> [TASK DESCRIPTION] Search the data for the word "bodies" and copy every line that contains it.

> [GIVEN MATERIAL]
=-=-=-=-=
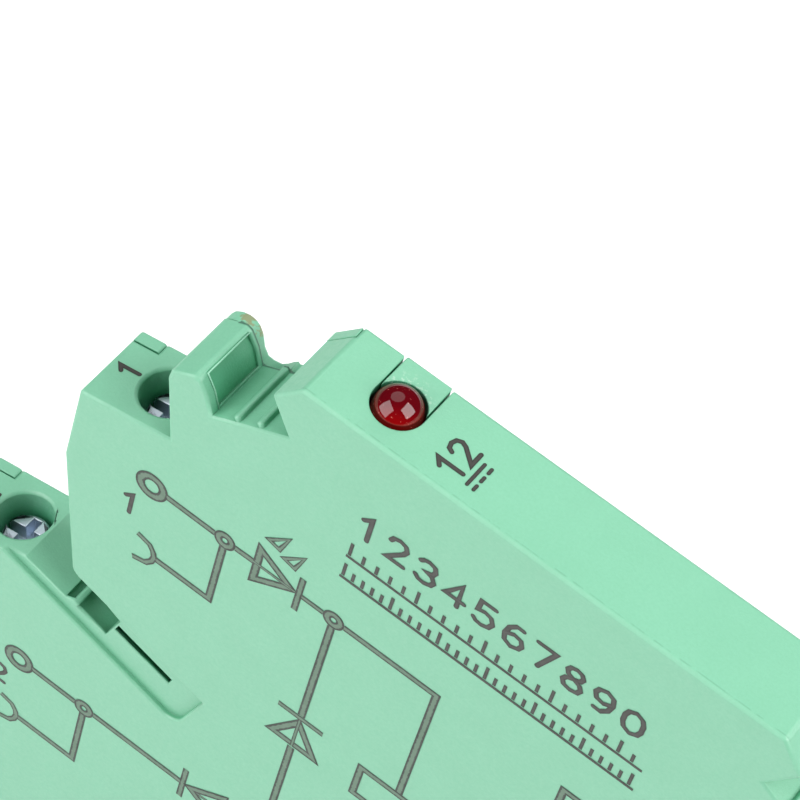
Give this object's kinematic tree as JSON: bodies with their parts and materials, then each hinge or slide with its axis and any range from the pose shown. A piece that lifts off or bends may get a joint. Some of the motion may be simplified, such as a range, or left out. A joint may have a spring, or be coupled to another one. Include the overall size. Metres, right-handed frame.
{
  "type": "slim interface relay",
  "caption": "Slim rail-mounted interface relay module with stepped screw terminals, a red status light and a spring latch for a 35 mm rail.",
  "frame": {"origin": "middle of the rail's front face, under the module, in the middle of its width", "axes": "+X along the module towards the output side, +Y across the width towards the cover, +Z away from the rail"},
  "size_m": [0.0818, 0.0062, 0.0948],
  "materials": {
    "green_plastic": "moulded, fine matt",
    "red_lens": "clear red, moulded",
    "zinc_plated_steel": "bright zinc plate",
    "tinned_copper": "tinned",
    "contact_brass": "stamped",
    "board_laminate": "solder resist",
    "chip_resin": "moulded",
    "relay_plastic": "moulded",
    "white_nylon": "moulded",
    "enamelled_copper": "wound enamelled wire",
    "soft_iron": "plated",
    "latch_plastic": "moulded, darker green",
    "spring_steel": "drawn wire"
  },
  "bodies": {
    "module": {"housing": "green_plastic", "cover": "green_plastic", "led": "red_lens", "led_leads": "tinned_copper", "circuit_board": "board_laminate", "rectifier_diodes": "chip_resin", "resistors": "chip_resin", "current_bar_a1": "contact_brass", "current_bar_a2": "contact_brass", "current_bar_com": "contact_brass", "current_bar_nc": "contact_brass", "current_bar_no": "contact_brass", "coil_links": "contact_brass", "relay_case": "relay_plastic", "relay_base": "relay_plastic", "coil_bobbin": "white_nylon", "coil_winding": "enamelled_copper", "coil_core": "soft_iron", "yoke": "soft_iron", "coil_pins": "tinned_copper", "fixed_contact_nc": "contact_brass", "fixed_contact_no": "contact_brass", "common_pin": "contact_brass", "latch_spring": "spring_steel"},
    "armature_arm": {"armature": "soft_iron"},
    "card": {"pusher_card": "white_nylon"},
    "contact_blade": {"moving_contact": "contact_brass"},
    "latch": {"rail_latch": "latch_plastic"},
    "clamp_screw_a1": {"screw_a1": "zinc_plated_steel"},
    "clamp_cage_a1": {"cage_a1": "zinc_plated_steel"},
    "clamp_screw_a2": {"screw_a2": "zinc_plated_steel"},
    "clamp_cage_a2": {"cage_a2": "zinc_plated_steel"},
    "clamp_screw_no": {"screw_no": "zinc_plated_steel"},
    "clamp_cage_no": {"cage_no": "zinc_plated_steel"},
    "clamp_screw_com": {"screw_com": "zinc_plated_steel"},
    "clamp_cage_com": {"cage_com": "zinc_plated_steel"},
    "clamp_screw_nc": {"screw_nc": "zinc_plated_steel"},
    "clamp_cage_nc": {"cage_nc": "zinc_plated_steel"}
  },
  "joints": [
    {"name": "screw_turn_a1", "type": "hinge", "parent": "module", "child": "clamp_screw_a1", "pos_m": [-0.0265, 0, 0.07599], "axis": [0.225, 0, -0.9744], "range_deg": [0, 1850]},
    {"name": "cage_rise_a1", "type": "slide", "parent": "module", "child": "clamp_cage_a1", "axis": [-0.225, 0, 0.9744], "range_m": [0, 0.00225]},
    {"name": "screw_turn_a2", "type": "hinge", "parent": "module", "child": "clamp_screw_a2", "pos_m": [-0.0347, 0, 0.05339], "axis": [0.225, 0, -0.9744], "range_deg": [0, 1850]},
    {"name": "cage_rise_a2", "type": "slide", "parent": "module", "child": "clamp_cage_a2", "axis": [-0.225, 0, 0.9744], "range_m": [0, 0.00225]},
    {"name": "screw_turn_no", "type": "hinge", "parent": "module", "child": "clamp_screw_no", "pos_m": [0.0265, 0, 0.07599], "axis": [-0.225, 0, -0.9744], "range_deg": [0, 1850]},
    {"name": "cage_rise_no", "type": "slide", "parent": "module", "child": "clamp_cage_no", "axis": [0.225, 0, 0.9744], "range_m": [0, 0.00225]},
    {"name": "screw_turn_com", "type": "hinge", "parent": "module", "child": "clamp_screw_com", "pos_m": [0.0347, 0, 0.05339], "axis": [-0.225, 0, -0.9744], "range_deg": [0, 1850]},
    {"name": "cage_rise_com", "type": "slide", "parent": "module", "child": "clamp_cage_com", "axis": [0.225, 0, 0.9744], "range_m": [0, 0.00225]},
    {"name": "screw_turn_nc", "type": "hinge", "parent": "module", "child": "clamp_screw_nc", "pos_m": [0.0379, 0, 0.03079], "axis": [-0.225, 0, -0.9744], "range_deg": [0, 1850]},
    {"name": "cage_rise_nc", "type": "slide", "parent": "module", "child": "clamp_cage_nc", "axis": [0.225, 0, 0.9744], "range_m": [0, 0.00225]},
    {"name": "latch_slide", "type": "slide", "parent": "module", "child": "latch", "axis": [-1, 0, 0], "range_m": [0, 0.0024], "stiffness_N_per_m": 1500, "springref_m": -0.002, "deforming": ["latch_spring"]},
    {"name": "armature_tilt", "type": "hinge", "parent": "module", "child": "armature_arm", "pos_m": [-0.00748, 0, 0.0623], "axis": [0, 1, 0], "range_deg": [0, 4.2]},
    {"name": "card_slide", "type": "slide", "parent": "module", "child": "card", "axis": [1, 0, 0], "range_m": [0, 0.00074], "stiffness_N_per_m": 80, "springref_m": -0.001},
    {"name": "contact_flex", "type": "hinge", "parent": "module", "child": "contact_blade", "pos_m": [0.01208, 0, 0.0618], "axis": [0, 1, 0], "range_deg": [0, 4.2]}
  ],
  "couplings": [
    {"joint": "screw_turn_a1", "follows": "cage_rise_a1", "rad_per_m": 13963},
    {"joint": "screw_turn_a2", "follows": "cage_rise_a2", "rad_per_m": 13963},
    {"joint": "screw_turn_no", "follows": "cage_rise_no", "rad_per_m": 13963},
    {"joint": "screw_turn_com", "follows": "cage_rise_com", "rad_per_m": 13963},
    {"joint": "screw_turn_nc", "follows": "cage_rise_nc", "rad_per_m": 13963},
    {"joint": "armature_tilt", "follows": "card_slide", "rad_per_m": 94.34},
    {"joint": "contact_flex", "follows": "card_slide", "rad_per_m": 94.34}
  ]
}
=-=-=-=-=
> [WRITTEN SOLUTION]
Give this object's kinematic tree as JSON: bodies with their parts and materials, then each hinge or slide with its axis and any range from the pose shown. A piece that lifts off or bends may get a joint. Some of the motion may be simplified, such as a range, or left out. A joint may have a spring, or be coupled to another one. Include the overall size. Metres, right-handed frame.
  "bodies": {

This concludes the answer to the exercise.